27 tahun saya menikmati kehidupan didunia
dengan segala bentuk sensasi yang dirancang oleh allah. Semua aktifitas
keluarga saya sudah pahami hari ini, namun saya tidak mampu mencermati dan
memahmi menyoal peran ayah dirumah seperti yang dikonstruksi oleh masyarakat.
Bahwa laki-laki yang Status nya sebagai seorang ayah akan berperan sebagai
kepala keluarga yang nantinya bertanggung jawab pada nafkah untuk keluarganya.
Semudah itu ternyata tugas seorang ayah, tidak perlu dia memikirkan apa yang
harus dipersiapkan dirumah, tidak perlu juga memikirkan bagaimana pendidikan
anak nya, tidak juga akan disibukan oleh tugas-tugas rumah yang menguras waktu
serta tenaga. Hanya itu perannya, bekerja diluar rumah mendapatkan penghasilan.
Kemudian penghasilannya diberikan kepada istri, selanjutnya proses managemennya
ditangan istri. Terlalu mudah untuk semua itu sepertinya, tapi itulah realita
yang terjadi dalam masyarakat. Tanpa membuka private sebagai ibu atau istri
pun, peran yang demikian secara alami disengaja hadir ditengah-tengah kita.
Kenapa saya bilang ini alami disengaja, karena ini kesannya alamiah terjadi.
Namun, sesungguhnya sudah ada proses penanaman nilai tersebut dalam diri masing-masing
individu berdasarkan pengalamannya dilingkungan sosial.
Bentukan masyarakat yang mengatakan laki-laki
adalah orang yang akan memenuhi segala kebutuhan keluarga sehingga di harus
bekerja diluar rumah. Saya tidak menemukan konstruksi sosial seperti ini dalam
keluarga. Saya tidak menjumpai yang namanya ayah banting tulang untuk mengumpulkan
recehan yang berserak dimuka bumi ini. Saya juga tidak pernah menemukan ayah
seharian bekerja diluar rumah dan kemudian memberikan uang untuk istri dan
anak-anaknya setiap hari.
19 tahun saya melihat bahwa yang banting tulang
mencukupi kebutuhan rumah tangga itu adalah ibu, bukan ayah sekali lagi bukan
ayah. Saya heran sebenarnya ketika kami pagi2 pergi sekolah, ayah masih asyik
dalam dunia mimpinya. Dia masih berteman dengan bantal dan selimut. Sementara
ibu sudah mulai mengurus kami yang akan sekolah dan stelah itu melanjutkan
pekerjaannya untuk mengumpulan puing-puing receh yang nantinya digunakan untuk
mengganjal cacing yang demo dalam perut kami. Ayah itu juga tidak melakukan
pekerjaan rumah, dia hanya bagun dari tempat tidur. Lalu pergi keluar rumah
dengan baju yang rapi dan pulang pun tidak bawa apa-apa, ibu juga tidak ribut.
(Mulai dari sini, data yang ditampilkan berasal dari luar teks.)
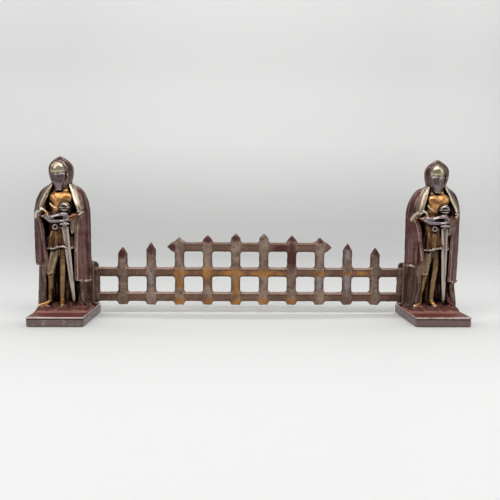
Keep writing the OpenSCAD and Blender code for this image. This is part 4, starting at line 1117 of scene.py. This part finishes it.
def bar_marks(points, own):
    """Where the top bevels lie, for painted light, the flanks and the creases between bevel and face,
    for painted shade, and the rails between the pickets."""
    shifts = np.eye(3) * 0.7
    facing = np.stack([own.depth(points + shift) - own.depth(points - shift) for shift in shifts], axis=1)
    facing /= np.linalg.norm(facing, axis=1)[:, None] + 1e-6
    front = share(1 - (points[:, 1] - front_y) / 5) > 0.1
    # Painted light on bevels that face up, painted shade on faces that look aside or down.
    upper = share(facing[:, 2] * 2 - 0.5) * front * np.where(points[:, 2] > 90, 0.6, 1)
    flank = share(np.maximum(np.abs(facing[:, 0]), -facing[:, 2]) * 2 - 0.9)
    # The creases between bevel and face get painted shade.
    nearest = 99
    for z in (*RAIL_HEIGHTS, UPPER_RAIL):
        nearest = np.minimum(nearest, np.abs(points[:, 2] - z - FACE_HALF - 0.2))
    between = share((np.abs((points[:, 0] / PITCH) % 1 - 0.5) * PITCH - 5.5) / 2) * front
    return {"upper": upper, "flank": flank, "rail": between,
            "seam": share(1 - nearest / 1.1) * between}


points, quads = fret.skin()
marks = {"ridge": hollows(points, fret, [fret])[1], **bar_marks(points, fret)}
RUST = (*((i, 0, 18, 11, 8) for i in (2, 3, 4, 5, 6)),
        (4, 0, 40, 7, 24), (2, 0, 48, 8, 12), (3, 0, 58, 9, 16), (2, 0, 63, 12, 7),
        (4, 0, 63, 26, 8), (3, 0, 63, 26, 6), (5, 0, 62, 26, 7), (6, -20, 62, 14, 5),
        (7, 0, 62, 14, 5), (8, 0, 62, 12, 4), (8, 22, 63, 9, 4))
OXIDE = ((0, 0, 92, 6, 9), (1, 0, 98, 6, 8), (6, 0, 88, 9, 24), (6, -16, 101, 14, 6),
         (6, 0, 116, 8, 6), (3, 0, 114, 7, 6), (4, 0, 116, 6, 5), (2, -12, 102, 9, 6),
         (7, 0, 113, 7, 5), (8, 0, 104, 6, 6), (9, 0, 96, 6, 7))
BLUE = ((8, 0, 46, 6, 22), (8, 0, 92, 4.5, 12), (7, 0, 46, 5, 16), (5, 14, 42, 5, 14),
        (1, 0, 52, 5, 14))
marks["rust"] = stain(points, *RUST) * (1 - marks["upper"])
marks["oxide"] = stain(points, *OXIDE)
marks["blue"] = stain(points, *BLUE)
piece = stand("fret_cast", points, quads, marks, rough_iron())
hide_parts("fret")
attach(piece, "fret")
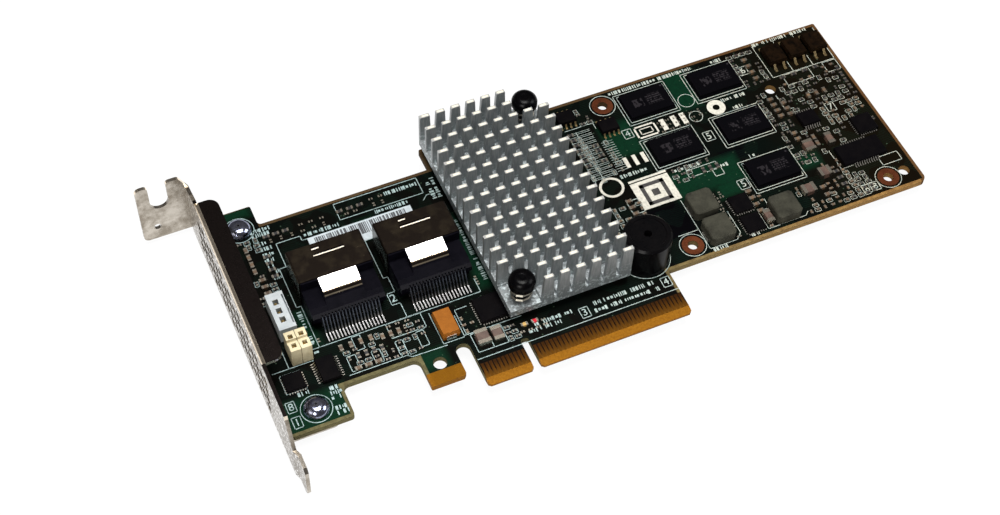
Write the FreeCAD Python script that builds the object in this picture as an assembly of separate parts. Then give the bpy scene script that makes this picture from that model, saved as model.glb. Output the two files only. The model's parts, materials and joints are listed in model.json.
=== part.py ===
import FreeCAD, Part
import math
import os

# Low-profile eight-port RAID controller card, in millimetres.
# The origin is the centre of the key notch on the tip line of the edge contacts, in the
# middle of the board's thickness. +X runs along the card away from the bracket, +Y runs
# from the contacts towards the top edge, and +Z points out of the component side.

V = FreeCAD.Vector

# ---- circuit board ----------------------------------------------------------------
BOARD_T = 1.57
TOP = BOARD_T / 2.0
BOTTOM = -BOARD_T / 2.0
BOARD_LEFT = -57.15
BOARD_LENGTH = 167.65
BOARD_RIGHT = BOARD_LEFT + BOARD_LENGTH
BOARD_HEIGHT = 68.9
LOWER_EDGE_Y = 12.5          # underside of the board beside the contact tongues
REAR_EDGE_Y = BOARD_HEIGHT - 6.6    # lowered top edge in front of the cable connectors
STEP_X = -1.4                # where the top edge steps up to full height

TONGUE_A = (-12.15, -0.95)   # short contact tongue, left and right side
TONGUE_B = (0.95, 39.15)     # long contact tongue
TONGUE_CORNER = 0.6
KEY_DEPTH = 8.25
BEVEL_LENGTH = 1.9
BEVEL_DEPTH = 0.48

HOOK_LEFT, HOOK_RIGHT = -24.2, -15.65
HOOK_BOTTOM = 4.4
HOOK_HOLE = (-20.1, 9.65)
HOOK_HOLE_D = 3.2

FOOT_TAB_BOTTOM = 4.3
FOOT_TAB_RIGHT = -42.6
HEAD_TAB_TOP = BOARD_HEIGHT - 0.6
HEAD_TAB_RIGHT = -45.15

MOUNT_HOLES = [(46.9, BOARD_HEIGHT - 4.5), (48.0, 16.9), (BOARD_RIGHT - 8.5, 16.8)]
MOUNT_HOLE_D = 2.5
PLAIN_HOLES = [(BOARD_RIGHT - 21.6, 53.0), (BOARD_RIGHT - 3.8, 17.2)]
PLAIN_HOLE_D = 2.8

# ---- edge contacts ----------------------------------------------------------------
CONTACT_PITCH = 1.0
CONTACT_W = 0.7
CONTACT_T = 0.05
CONTACT_Y = (BEVEL_LENGTH, 5.8)
CONTACTS_A = [-11.5 + CONTACT_PITCH * i for i in range(11)]
CONTACTS_B = [1.5 + CONTACT_PITCH * i for i in range(38)]

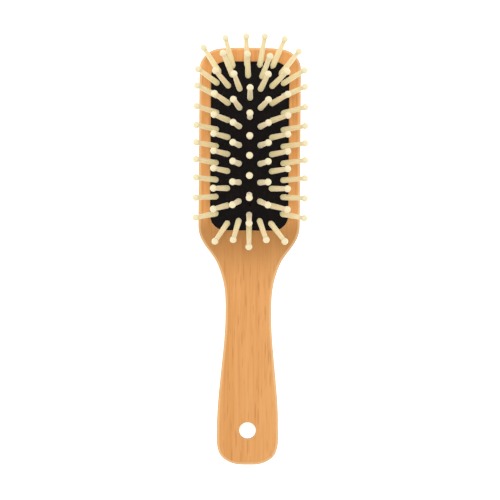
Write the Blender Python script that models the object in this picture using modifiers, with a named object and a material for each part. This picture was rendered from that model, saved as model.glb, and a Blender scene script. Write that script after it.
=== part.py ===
"""A wooden paddle brush with an air cushion and wooden pins.

Metres, +Z up. The brush lies on its flat back with the pins up, +Y towards the head's end and
X across it. The origin is on the back face, straight under the middle of the cushion.
"""

import math

import bmesh
import bpy
from mathutils import Vector

# Wooden body.
BODY_THICKNESS = 0.0130
EDGE_RADIUS = 0.0020
HEAD_HALF_WIDTH = 0.0268
HEAD_END_Y = 0.0520
NECK_HALF_WIDTH = 0.0121
HANDLE_HALF_WIDTH = 0.0162
HANDLE_END_Y = -0.1680
HANG_HOLE_Y = -0.1500
HANG_HOLE_RADIUS = 0.0044
HANG_HOLE_CHAMFER = 0.0005

# Recess behind the cushion, with the groove that holds the cushion's flange.
OPENING_HALF_WIDTH = 0.0206
OPENING_HALF_LENGTH = 0.0445
OPENING_CORNER_RADIUS = 0.0080
OPENING_CHAMFER = 0.0004
CHAMBER_FLOOR_Z = 0.0050
GROOVE_BOTTOM_Z = BODY_THICKNESS - 0.0036
GROOVE_TOP_Z = BODY_THICKNESS - 0.0018
GROOVE_DEPTH = 0.0022
GAP = 0.0003

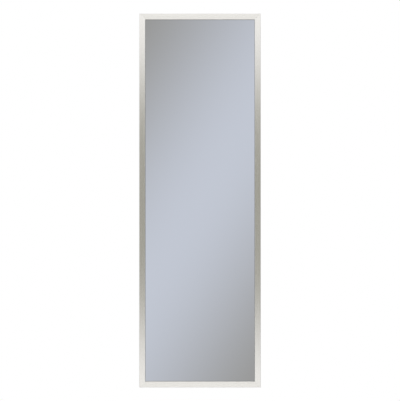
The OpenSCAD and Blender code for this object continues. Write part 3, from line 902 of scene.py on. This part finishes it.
class CABINET_OT_stage(bpy.types.Operator):
    """The camera, the pale floor and the soft light of a studio"""
    bl_idname = "cabinet.stage"
    bl_label = "Stage"

    def execute(self, context):
        stage = context.scene.cabinet_stage
        self.camera(context, stage)
        self.floor(context, stage)
        self.world(context, stage)
        self.lamp(context, "key_softbox", place=(-1.6, -2.4, 1.8), size=2.2,
                  watts=stage.key_watts)
        self.lamp(context, "fill_softbox", place=(1.9, -1.8, 0.9), size=2.0,
                  watts=stage.fill_watts)
        self.lamp(context, "rear_softbox", place=(0.6, 2.6, 1.9), size=2.2,
                  watts=stage.rear_watts)
        context.scene.view_settings.view_transform = "Standard"
        return {"FINISHED"}

    def camera(self, context, stage):
        """Looks straight at the middle of the door, from far enough to be nearly flat."""
        data = bpy.data.cameras.new("camera")
        data.sensor_width = 36
        data.lens = data.sensor_width * stage.camera_distance / stage.picture_height
        camera = bpy.data.objects.new("camera", data)
        camera.location = (0, cad_box[0].y - stage.camera_distance, 0)
        camera.rotation_euler = (math.radians(90), 0, 0)
        context.scene.collection.objects.link(camera)
        context.scene.camera = camera

    def floor(self, context, stage):
        """A disc that fades into the white backdrop. No metal or mirror shows it."""
        bm = bmesh.new()
        bmesh.ops.create_circle(bm, cap_ends=True, radius=stage.floor_radius, segments=96,
                                matrix=Matrix.Translation((0, 0, -stage.hanging_height)))
        mesh = bpy.data.meshes.new("floor")
        bm.to_mesh(mesh)
        bm.free()
        floor = bpy.data.objects.new("floor", mesh)
        floor.visible_glossy = False
        mesh.materials.append(finish("painted_studio_floor", self.floor_paint,
                                     list(stage.floor_colour), stage.floor_radius))
        context.scene.collection.objects.link(floor)

    def floor_paint(self, tree, colour, radius):
        """Matt floor paint, white light at its rim and clear from below."""
        place = add(tree, "ShaderNodeTexCoord", {}, {})
        flat = add(tree, "ShaderNodeVectorMath", {"operation": "MULTIPLY"},
                   {0: place.outputs["Object"], 1: (1, 1, 0)})
        reach = add(tree, "ShaderNodeVectorMath", {"operation": "LENGTH"}, {0: flat})
        paint_ends, white_starts = 0.4 * radius, 0.96 * radius
        fade = add(tree, "ShaderNodeMapRange", SMOOTH,
                   {"Value": reach.outputs["Value"], "From Min": paint_ends,
                    "From Max": white_starts})
        paint = add(tree, "ShaderNodeBsdfDiffuse", {}, {"Color": colour})
        white = add(tree, "ShaderNodeEmission", {}, {"Strength": 1.0})
        faded = add(tree, "ShaderNodeMixShader", {}, {0: fade, 1: paint, 2: white})
        clear = add(tree, "ShaderNodeBsdfTransparent", {}, {})
        side = add(tree, "ShaderNodeNewGeometry", {}, {})
        return {"Surface": add(tree, "ShaderNodeMixShader", {},
                               {0: side.outputs["Backfacing"], 1: faded, 2: clear})}

    def lamp(self, context, name, place, size, watts):
        """A square softbox aimed at the cabinet, whose shape no metal or mirror shows."""
        data = bpy.data.lights.new(name, "AREA")
        data.size = size
        data.energy = watts
        lamp = bpy.data.objects.new(name, data)
        lamp.location = place
        lamp.rotation_euler = Vector(place).to_track_quat("Z", "Y").to_euler()
        lamp.visible_glossy = False
        lamp.visible_camera = False
        lamp.visible_transmission = False
        context.scene.collection.objects.link(lamp)

    def world(self, context, stage):
        """White where the camera or clear glass looks, grey for lighting, and for mirrors and
        brushed metal the soft shapes of the studio that the object stands in."""
        world = bpy.data.worlds.new("studio")
        context.scene.world = world
        world.use_nodes = True
        world.cycles.sampling_method = "NONE"
        tree = world.node_tree
        tree.nodes.clear()
        path = add(tree, "ShaderNodeLightPath", {}, {})
        look = add(tree, "ShaderNodeTexCoord", {}, {}).outputs["Generated"]
        bands = self.mirror_bands(tree, stage, look)
        walls = self.metal_walls(tree, stage, look)
        room = [stage.room_level] * 3 + [1.0]
        lit = add(tree, "ShaderNodeMix", COLOURS,
                  {MIX_FACTOR: path.outputs["Is Glossy Ray"], MIX_A: room, MIX_B: walls})
        seen = add(tree, "ShaderNodeMix", COLOURS,
                   {MIX_FACTOR: path.outputs["Is Singular Ray"],
                    MIX_A: lit.outputs[MIX_COLOUR], MIX_B: bands})
        direct = add(tree, "ShaderNodeMath", {"operation": "LESS_THAN"},
                     {0: path.outputs["Glossy Depth"], 1: 0.5})
        through = add(tree, "ShaderNodeMath", {"operation": "MULTIPLY"},
                      {0: path.outputs["Is Transmission Ray"], 1: direct})
        backdrop = add(tree, "ShaderNodeMath", {"operation": "MAXIMUM"},
                       {0: path.outputs["Is Camera Ray"], 1: through})
        shown = add(tree, "ShaderNodeMix", COLOURS,
                    {MIX_FACTOR: backdrop, MIX_A: seen.outputs[MIX_COLOUR],
                     MIX_B: (1, 1, 1, 1)})
        light = add(tree, "ShaderNodeBackground", {}, {"Color": shown.outputs[MIX_COLOUR]})
        add(tree, "ShaderNodeOutputWorld", {}, {"Surface": light})

    def mirror_bands(self, tree, stage, look):
        """Soft light falling across the studio in a broad slanting band."""
        square_to_bands = (math.cos(stage.band_slant), 0, -math.sin(stage.band_slant))
        across = add(tree, "ShaderNodeVectorMath", {"operation": "DOT_PRODUCT"},
                     {0: look, 1: square_to_bands})
        near = add(tree, "ShaderNodeMath", {"operation": "PINGPONG"},
                   {0: across.outputs["Value"], 1: stage.band_spacing})
        square = add(tree, "ShaderNodeMath", {"operation": "POWER"}, {0: near, 1: 2.0})
        fall = add(tree, "ShaderNodeMath", {"operation": "MULTIPLY"},
                   {0: square, 1: -0.5 / stage.band_spread ** 2})
        bell = add(tree, "ShaderNodeMath", {"operation": "EXPONENT"}, {0: fall})
        return add(tree, "ShaderNodeMix", COLOURS,
                   {MIX_FACTOR: bell, MIX_A: list(stage.shade_colour),
                    MIX_B: list(stage.ridge_colour)}).outputs[MIX_COLOUR]

    def metal_walls(self, tree, stage, look):
        """In front, a darker belt at eye height between light cards above and below, with a
        strip light up the middle of each; beside and behind, a room that is lighter upwards
        and to the left."""
        # Sines of heights: the middle of the belt, where it starts to fade and where it ends
        belt_middle, belt_fades, belt_ends = -0.004, 0.076, 0.145
        # Sines of the middle of a strip light and of its reach up and down and to the sides
        strip_middle, strip_reach, strip_width = 0.3, 0.2, 0.12
        # Sines between which the room turns from its low tone to its high tone
        low, high = -0.5, 0.6
        # Sines between which the side of the room turns into its front
        side, front = -0.5, -0.85
        # Levels of the room on the left and on the right
        left_level, right_level = 1.2, 0.75
        parts = add(tree, "ShaderNodeSeparateXYZ", {}, {0: look})
        height = add(tree, "ShaderNodeMath", {"operation": "SUBTRACT"},
                     {0: parts.outputs["Z"], 1: belt_middle})
        away = add(tree, "ShaderNodeMath", {"operation": "ABSOLUTE"}, {0: height})
        belt = add(tree, "ShaderNodeMapRange", SMOOTH,
                   {"Value": away, "From Min": belt_fades, "From Max": belt_ends})
        facing = add(tree, "ShaderNodeMix", COLOURS,
                     {MIX_FACTOR: belt, MIX_A: list(stage.belt_colour),
                      MIX_B: list(stage.card_colour)})
        aside = add(tree, "ShaderNodeMath", {"operation": "ABSOLUTE"}, {0: parts.outputs["X"]})
        strip = add(tree, "ShaderNodeMapRange", SMOOTH,
                    {"Value": aside, "From Min": strip_width, "From Max": 0.5 * strip_width,
                     "To Min": stage.card_level, "To Max": stage.strip_level})
        past = add(tree, "ShaderNodeMath", {"operation": "SUBTRACT"}, {0: away, 1: strip_middle})
        off = add(tree, "ShaderNodeMath", {"operation": "ABSOLUTE"}, {0: past})
        glow = add(tree, "ShaderNodeMapRange", SMOOTH,
                   {"Value": off, "From Min": strip_reach, "From Max": 0.5 * strip_reach,
                    "To Min": stage.card_level, "To Max": strip})
        glowing = add(tree, "ShaderNodeVectorMath", {"operation": "SCALE"},
                      {"Vector": facing.outputs[MIX_COLOUR], "Scale": glow})
        rise = add(tree, "ShaderNodeMapRange", SMOOTH,
                   {"Value": parts.outputs["Z"], "From Min": low, "From Max": high})
        around = add(tree, "ShaderNodeMix", COLOURS,
                     {MIX_FACTOR: rise, MIX_A: list(stage.floor_tone),
                      MIX_B: list(stage.ceiling_tone)})
        leftward = add(tree, "ShaderNodeMapRange", {},
                       {"Value": parts.outputs["X"], "From Min": -1.0, "From Max": 1.0,
                        "To Min": left_level, "To Max": right_level})
        sided = add(tree, "ShaderNodeVectorMath", {"operation": "SCALE"},
                    {"Vector": around.outputs[MIX_COLOUR], "Scale": leftward})
        ahead = add(tree, "ShaderNodeMapRange", SMOOTH,
                    {"Value": parts.outputs["Y"], "From Min": side, "From Max": front})
        return add(tree, "ShaderNodeMix", COLOURS,
                   {MIX_FACTOR: ahead, MIX_A: sided, MIX_B: glowing}).outputs[MIX_COLOUR]


OPERATORS = (CABINET_OT_door_frame, CABINET_OT_door_glass, CABINET_OT_box, CABINET_OT_back,
             CABINET_OT_hinge, CABINET_OT_catches, CABINET_OT_shelves, CABINET_OT_stage)


class CABINET_PT_panel(bpy.types.Panel):
    """Buttons and settings of the cabinet"""
    bl_idname = "CABINET_PT_panel"
    bl_label = "Medicine cabinet"
    bl_space_type = "VIEW_3D"
    bl_region_type = "UI"
    bl_category = "Cabinet"

    def draw(self, context):
        for operator in OPERATORS:
            self.layout.operator(operator.bl_idname)
        for name, group in SETTINGS.items():
            column = self.layout.column()
            for setting in group.__annotations__:
                column.prop(getattr(context.scene, name), setting)


def register():
    for group in SETTINGS.values():
        bpy.utils.register_class(group)
    for name, group in SETTINGS.items():
        setattr(bpy.types.Scene, name, PointerProperty(type=group))
    for operator in OPERATORS:
        bpy.utils.register_class(operator)
    bpy.utils.register_class(CABINET_PT_panel)


def unregister():
    bpy.utils.unregister_class(CABINET_PT_panel)
    for operator in reversed(OPERATORS):
        bpy.utils.unregister_class(operator)
    for name, group in SETTINGS.items():
        delattr(bpy.types.Scene, name)
        bpy.utils.unregister_class(group)


def main():
    """Makes every piece and the stage, and notes the CAD's box and the visual model's."""
    register()
    for make in (bpy.ops.cabinet.door_frame, bpy.ops.cabinet.door_glass, bpy.ops.cabinet.box,
                 bpy.ops.cabinet.back, bpy.ops.cabinet.hinge, bpy.ops.cabinet.catches,
                 bpy.ops.cabinet.shelves, bpy.ops.cabinet.stage):
        make()


if __name__ == "__main__":
    main()
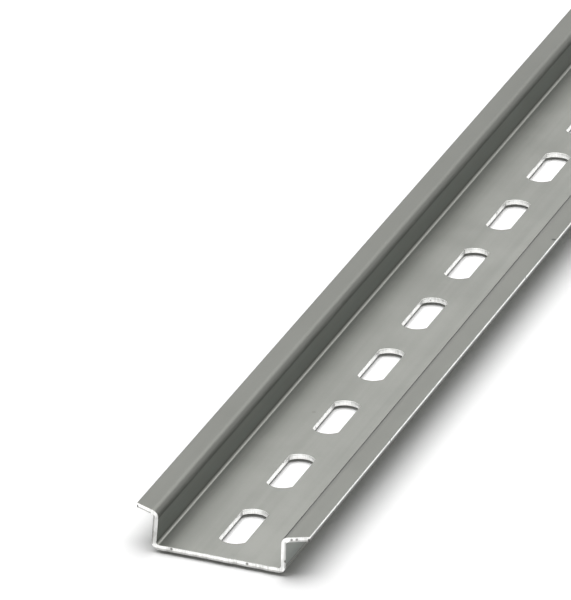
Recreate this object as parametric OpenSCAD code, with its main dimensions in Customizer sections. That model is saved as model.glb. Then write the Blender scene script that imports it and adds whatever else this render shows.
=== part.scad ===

Lucu memang pasangan ini. Tapi anehnya, masyarakat tidak mempertanyakan itu.
Tidak ada juga kontrol dari nilai yang ada pada masyarakat untuk peran seorang ayah.
Aneh memang. Saya pun mempertanyakannya sejak lama, apa pekerjaan ayah???
Karena setiap mengisi blangko di sekolah pada bagian pekerjaan ayah, saya
selalu saja tidak tahu apa yang mau ditulis. karena saya tidak tahu apa yang
dilakukan ayah ketika keluar rumah dan pulang pun tidak ada membawa apa-apa.
Tempat dia bekerja pun tidak ada. Saya juga malu mengatakan kalau dia
pengangguran tingkat dewa. Karena semua ayah kawan-kawan saya punya pekerjaan
dan mereka mengetahui itu. Lantas saya??? Sampai saya berfikir, bagaimana kalau
tidak ada kolom yang menanyakan soal pekerjaan ayah. karena itu akan memancing
untuk saya harus berbohong, saya akan menulis apa yang tidak dia kerjakan.
Lagi-lagi menyelamatkan reputasinya sebagai ayah yang dikonstruksi oleh
masyarakat. Orang tidak pernah dan tidak akan tahu apa yang terjadi dalam
keluarga kami. Karena ibu selalu berhasil menutupi kurangnya ayah.